Discussion in 'AVR' started by BHARGAV SHANKHALPARA, Nov 5, 2013.



    Nov 5, 2013
    Hello everyone...

    i am new in current measuring concept, and i make one of control application type project...

    actually i am controlling one ac induction motor using microcontroller (ATTINY88). and i want to add one extra function into it is over-current protection.(when current more than 6 amp, automatically gets turn off by microcontroller) for that i decide to use current transformer for current measurement. so i need to interface it with microcontroller.

    i have current transformer with 1 (one) turn of primary winding and 350 turn of secondary winding. i know that to convert secondary current into voltage i need to connect burden resistor across it. i need to obtain voltage between 0-5v DC from that to apply microcontroller. also for that i need to signal conditioning for that before apply it to microcontroller.

    problem is that...

    i don't now that which value of burden resistor is best for my application and after obtaining well voltage signal condition circuit require which include (rectifier and amplifier).

    after searching about signal conditioning circuit i found this document and circuit.

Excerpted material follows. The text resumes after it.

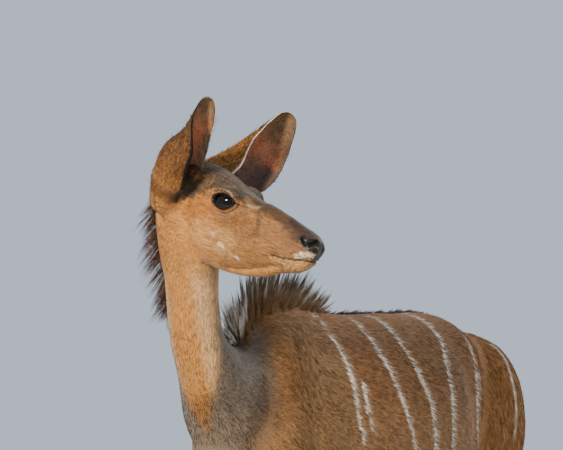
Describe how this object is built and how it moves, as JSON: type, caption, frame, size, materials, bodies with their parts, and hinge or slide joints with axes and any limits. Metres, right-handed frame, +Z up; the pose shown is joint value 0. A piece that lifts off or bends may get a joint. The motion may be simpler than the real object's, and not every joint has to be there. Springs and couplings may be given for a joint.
{
  "type": "greater kudu model",
  "caption": "Life-size standing greater kudu cow, hornless, head turned over her left shoulder, ears raised.",
  "frame": {"origin": "middle of the footprint of the whole animal's box, on the floor that the hooves stand on", "axes": "+Z up, the body faces -Y, the animal's left is +X; the head is turned to +X"},
  "size_m": [0.5344, 1.394, 1.5854],
  "materials": {
    "body_coat": "short brown hair, matt",
    "ear_coat": "short hair, paler inside the cup",
    "shank_coat": "short tan hair, matt",
    "tail_hair": "brown above, white below, black at the tip",
    "eye": "wet, glossy, near black",
    "hoof_horn": "dark horn, satin"
  },
  "bodies": {
    "root": {"head": "body_coat", "neck": "body_coat", "torso": "body_coat", "eye_left": "eye", "eye_right": "eye", "ear_right": "ear_coat", "ear_left": "ear_coat", "tail": "tail_hair", "foreleg_left_upper": "body_coat", "foreleg_left_lower": "shank_coat", "hoof_front_left_outer": "hoof_horn", "hoof_front_left_inner": "hoof_horn", "foreleg_right_upper": "body_coat", "foreleg_right_lower": "shank_coat", "hoof_front_right_outer": "hoof_horn", "hoof_front_right_inner": "hoof_horn", "hindleg_left_upper": "body_coat", "hindleg_left_lower": "shank_coat", "hoof_hind_left_outer": "hoof_horn", "hoof_hind_left_inner": "hoof_horn", "hindleg_right_upper": "body_coat", "hindleg_right_lower": "shank_coat", "hoof_hind_right_outer": "hoof_horn", "hoof_hind_right_inner": "hoof_horn"}
  },
  "joints": []
}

    in this circuit i understand about all resistor and op-amp but initial two zener diodes and at last RC time constant make question in my mind that why its here and if here than what should be its value.

    please help me in this project...

    thank you...
  2. JimB

    JimB Super Moderator Most Helpful Member

    Sep 11, 2004
    Peterhead, Scotland
    The two diodes across R1 are there to protect the OP-AMP from voltage spikes due to any large transients in the measured current.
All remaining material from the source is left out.